Addendum #2:  Here is some additional insight from Mr. Lockerbie:
The asymmetry of the design is interesting in that, as suggested, there may be at least two possibilities, perhaps at least three. Firstly, there is the probability that a number of artisans worked on the ceiling, directed by a master craftsman. Each may have deliberately attempted to work in slightly different and personal interpretations within the overall piece maintaining its form and balance. Secondly, the individual fitting of the tiles may have required small adjustments to the work in order to take up discrepancies both in the tiles as well as in the ground on which they are set.
Thirdly, and a very commonly presented argument in the Islamic world, is that no designed work should be perfect: each must demonstrate an irregularity as to do otherwise would be to show yourself in competition with Allah. 

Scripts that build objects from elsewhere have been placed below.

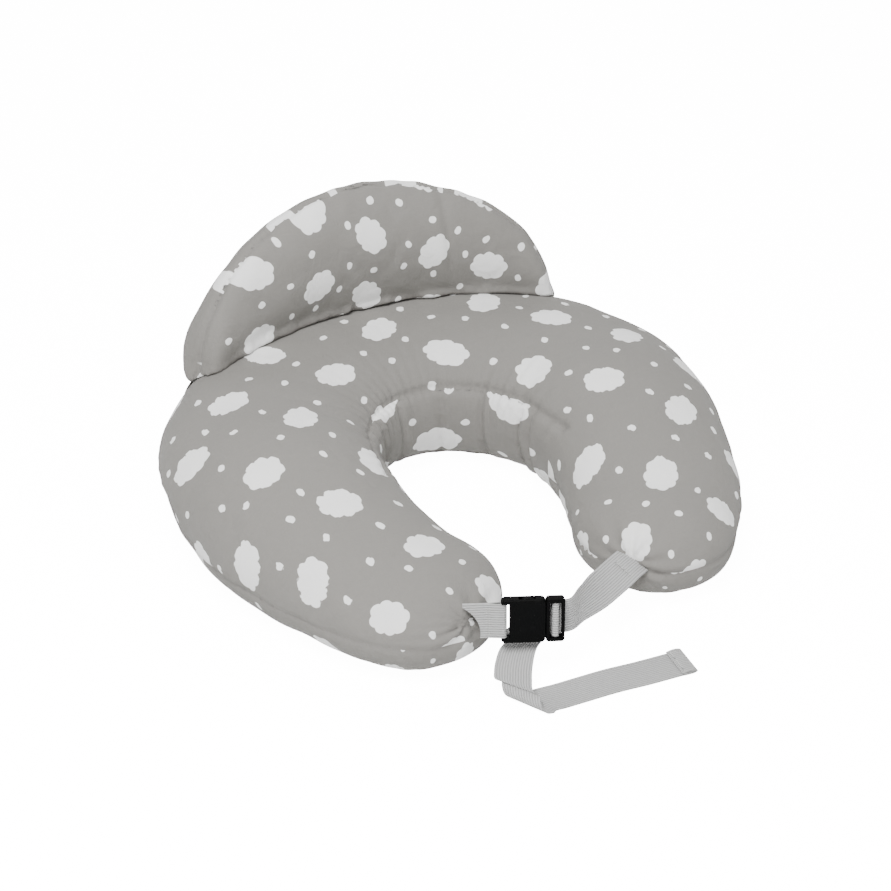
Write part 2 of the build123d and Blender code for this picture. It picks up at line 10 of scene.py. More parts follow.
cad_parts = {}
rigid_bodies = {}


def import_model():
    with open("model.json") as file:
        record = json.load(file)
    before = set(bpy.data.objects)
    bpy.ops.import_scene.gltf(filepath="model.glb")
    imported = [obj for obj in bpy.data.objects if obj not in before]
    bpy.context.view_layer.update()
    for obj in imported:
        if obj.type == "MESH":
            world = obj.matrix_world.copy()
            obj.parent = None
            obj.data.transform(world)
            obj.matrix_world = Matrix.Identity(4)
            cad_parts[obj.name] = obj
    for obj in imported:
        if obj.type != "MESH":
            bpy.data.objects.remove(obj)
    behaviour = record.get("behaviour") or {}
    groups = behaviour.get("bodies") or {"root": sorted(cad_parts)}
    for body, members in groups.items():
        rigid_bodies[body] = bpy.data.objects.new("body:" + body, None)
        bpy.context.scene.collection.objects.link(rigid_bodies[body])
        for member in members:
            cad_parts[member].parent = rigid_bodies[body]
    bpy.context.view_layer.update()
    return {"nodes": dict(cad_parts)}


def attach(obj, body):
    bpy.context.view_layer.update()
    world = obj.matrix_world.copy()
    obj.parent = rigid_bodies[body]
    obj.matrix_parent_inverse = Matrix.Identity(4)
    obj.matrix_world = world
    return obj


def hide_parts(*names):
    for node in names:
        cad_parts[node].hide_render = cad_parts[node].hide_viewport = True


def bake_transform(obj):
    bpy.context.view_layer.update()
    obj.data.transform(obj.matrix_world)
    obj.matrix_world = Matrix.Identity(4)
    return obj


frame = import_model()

MM = 0.001

# ------------------------------------------------------------------ the frame's own measures
ARC = Vector((0.0, 0.01713, 0.0))  # centre of the U's rear arc
ARC_R, ARC_HALF = 0.180, radians(94)
ARM_R, ARM_L = 0.330, 0.165
REAR_W, ARM_W, TIP_W = 0.115, 0.107, 0.087
REAR_H, TIP_H = 0.140, 0.098
SEAM_Z, BAND_LOW, BAND_HIGH = 0.045, 0.014, 0.098
BAND_END = ARC_R * ARC_HALF + 0.060  # where the inner band stops, along the centreline
GUARD_R, GUARD_C = 0.368, ARC + Vector((0, -0.130, 0))
GUARD_FOOT, GUARD_LEAN = 0.109, 0.10
WEB_W, WEB_T = 0.033, 0.0012
CREST_SEAM_R = GUARD_R - 0.002  # the guard's crest seam, from its own centre, at the height of its foot
GUARD_ZIP_R, GUARD_ZIP_Z = GUARD_R + 0.0455, 0.152
THREADS_PER_METRE, RIBS_PER_METRE = 2300.0, 430.0
BAND_EASE = 0.36  # the band's own length against the centreline's, round the waist
SNAP_REACH = 0.0016  # how near a seam a point is brought onto it

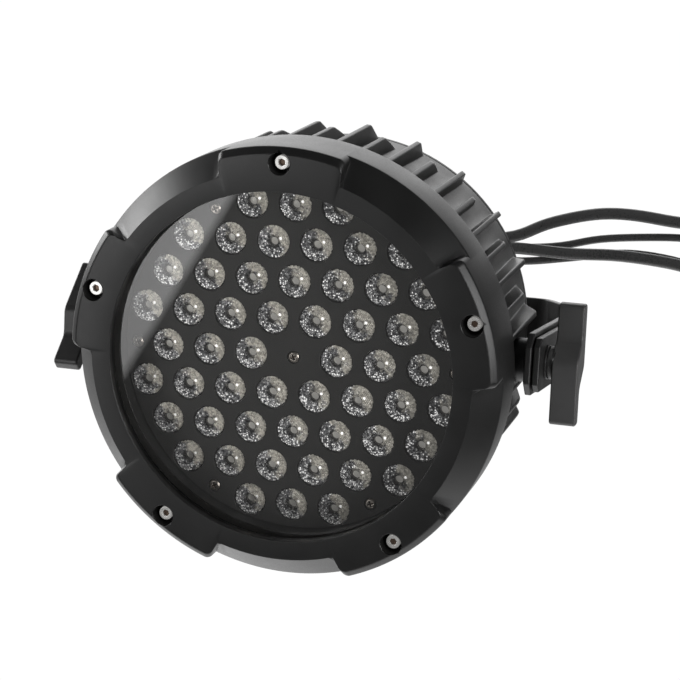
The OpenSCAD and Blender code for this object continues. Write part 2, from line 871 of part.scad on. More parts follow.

If the latter is correct, then it's possible that the first two reasons might be actively subsumed within its argument.

Incidentally, the most unusual eccentricity of the design to my eye is the lack of geometrical coherence of the central yellow-based pattern around the central hole. With sixteen-point geometry establishing the surrounding star pattern, I would have anticipated something far better aligned to its points.
That last observation re the asymmetry is quite compelling; I hadn't even noticed that part of the design until he pointed it out.  Interesting.


  1. Hmmm. I have never been able to conjure up the images that others claim to see. :(


  2. I used to get this effect with the regular pattern of perforations in the head-lining of our 1964 Ford Cortina.

  3. Lurker111, I couldn't see magic eye images for the longest time either. No one ever told me that the background patterns are still supposed to be IN focus while you see the 3D image. I had always figured that since you're not focusing where you normally would, the original picture would be blurry. Also, I don't know if it's just me, but it's easier to see the 3D if I take off my corrective lenses. It still takes me a while to work at seeing the 3D images, but now I can see most of them.

    p.s. Oliver Sacks is awesome

  4. gorgeous image... and interesting to see the word "arabesque" in something that has nothing to do with dance.
    Did you notice in the embedded image that the diamond shapes just outside the central part are all different from each other? I wonder what (if any) significance that might have?

  5. I hadn't noticed, Jen, but it's true. And the rest of the pattern isn't strictly repetitive either. There must be an interesting reason for the variability.

  6. Skipweasel beat me to it. I used to enjoy getting the stereoscopic effect from looking at the headliner in my old '59 Chevy Apache pickup! It was just the right distance and repetition to make it pop into depth stereo, even by chance sometimes.

  7. haha yes as kids, me and my cousin discovered this on patterned wallpaper.

    Interestingly, he would do it cross-eyed, while I would go wall-eyed- so we would see opposite effects.

    But magic-eye images require wall-eyedness, so I have always had a preternatural ability to instantly view them.

    Also makes viewing autostereograms without a device possible, and solving "find the 6 differences" puzzles instant.

    Any way to monetize this ability?

  8. There is indeed an interesting reason for their variability. Islamic tilings are frequently Quasicrystaline in nature.

  9. Also an interesting paper on the subject entitled : "Medieval Islamic Architecture, Quasicrystals, and
    Penrose and Girih Tiles: Questions from the Classroom" [pdf].

  10. Excellent. Anyone following this thread who has an interest in art should check out Dan's links - particularly the second one.

  11. What Abbie, David and skipweasel said. I used to stare at the ceiling of our Plymouth Valiant until the dots popped out of the dotted fabric. And then I'd have to touch them to make them pop back. I can imagine my mom looking in the rear view mirror wondering why her daughter was pawing at the roof of the car....

  12. I've never had the ?pleasure of riding in a Plymouth Valiant that I can remember. I've tried searching the web for a photo of the pattern you've described, without any success.

  13. I have a computer monitor that can do 2D to 3D conversion. Out of curiousity I decided to see how it responded to this image. Interestingly, although on the rest of the site it makes text and images hover above the page, whenever this picture was on screen it didn't use any 3D effect anywhere on the screen. I would love to know what this tells us about the algorithms it is using. Further research is required...


  14. Squibfish, does that conversion capabiity have a practical use for your work or something?

  15. The headliner pattern we are remembering is a simple array of offset perforation dots common in headliner fabric of that era. It's probably the most simple stereo pattern possible.
    Search for perforated headliner. Here's one example I found. Some of these images are good enough I can get the 3D effect directly from the photos.


  16. Ahhh! Thank you, David. I recognize that pattern - it's the pattern on Dr. Scholl's Air-Pillo insoles I put inside my shoes!

    I don't have time right now, but maybe next time I'm on a long plane flight, I'll take off my shoe and stare at the bottom of it and see what happens...

  17. Ha! New purpose for shoe gazing! We're just doing some inner-soul work, etc., etc.

  18. Stan,

    Isn't that what got Richard Reid in trouble?